David’s heart is heavy with fear and frustration, but his heart also knows there’s more joy in God than any abundance the earth can provide.  David declares that he has more in God than the rich have in the overflow of resources.  As Psalm 73:25-26 says, “Whom have I in heaven but you?  And there is nothing on earth that I desire besides you.  My flesh and my heart may fail, but God is the strength of my heart and my portion forever.”

Healing a Divided Heart

David’s heart is trusting in the Lord, at peace with the Lord, and feels safe with the Lord (v. 8).  The Lord has brought him relief (v. 1).  But he wonders how long he’ll be unfairly treated (“How long” two times in verse 2).  His heart is trusting and tired.  His heart is faithful and fearful.  His heart reminds me a lot of mine, and probably yours.

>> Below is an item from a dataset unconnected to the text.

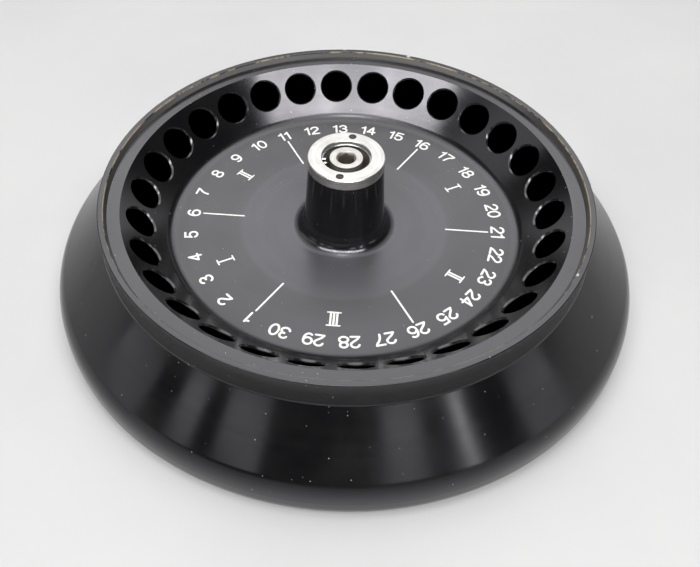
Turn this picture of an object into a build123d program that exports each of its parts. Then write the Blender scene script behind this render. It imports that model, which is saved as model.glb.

How can our divided hearts be healed, be brought back together?  Only as we let the healing wounds of Jesus remind us what God did to make us right, to make us whole.

Charles Spurgeon wrote a little devotional on Psalm 4:2.  He points out how Jesus was “honored” by his enemies with a “procession of honor,” where he carried his cross while being shouted at and taunted.  How he was “honored” with “the wine of honor,” where instead of wine they gave him vinegar mixed with gall.  How he was “honored” with the “guard of honor,” where the guards at the cross gambled over his clothes.  How he was “honored” with the “throne of honor,” where they put him on a cross because that’s what they thought he deserved.  How he was “honored” with a “title of honor,” not just “King of the Jews,” but “King of thieves,” because they preferred Barabbas over him and placed him in the place of highest shame between two thieves.[5]

Spurgeon says that Jesus, like David, was shamed instead of honored.  His cross was horrifically shame-full.  The Romans designed crucifixions to shame you while they killed you.  And Jesus willingly embraced this shame, this dishonor, so that he could take our shame and make us whole and right and honored.

Only when we look at the cross of Jesus with eyes of faith will our hearts be healed and brought back together.  As Spurgeon says, “In this way His glory was turned into shame by the sons of men, but it shall nevertheless still gladden the eyes of saints and angels, world without end.”

As we look at Jesus hanging on the cross, our proud and fearful and impatient and hurting hearts see that we are loved by the only One who truly matters and so don’t need anyone or anything else to make us whole.  We see him hanging there for us and our hearts are melted by the mercy that we know we don’t deserve.

Our “eyes are gladdened” and we find relief in our distresses, energy and desire to repent of sin, a settled confidence that he’s all we need, and that in him we have more than this world offers.  As we look at Jesus on the cross, our divided hearts are healed and made whole.  Do you see him?

[1]James L. Mays, Psalms, Interpretation (Louisville: Westminster John Knox, 1994), 55.

[2]James M. Hamilton, Jr., Psalms: Volume 1, Psalms 1-72, Evangelical Biblical Theology Commentary (Bellingham, WA: Lexham Academic, 2021), 118.

[3]Ibid.

[4]Derek Kidner, Psalms 1-72: An Introduction and Commentary, Tyndale Old Testament Commentaries (Downers Grove, IL: InterVarsity Press, 1973), 57.

[5]Charles H. Spurgeon, Morning and Evening: A New Edition of the Classic Devotional Based on The Holy Bible, English Standard Version, revised and updated by Alistair Begg (Wheaton, IL: Crossway, 2025), April 7.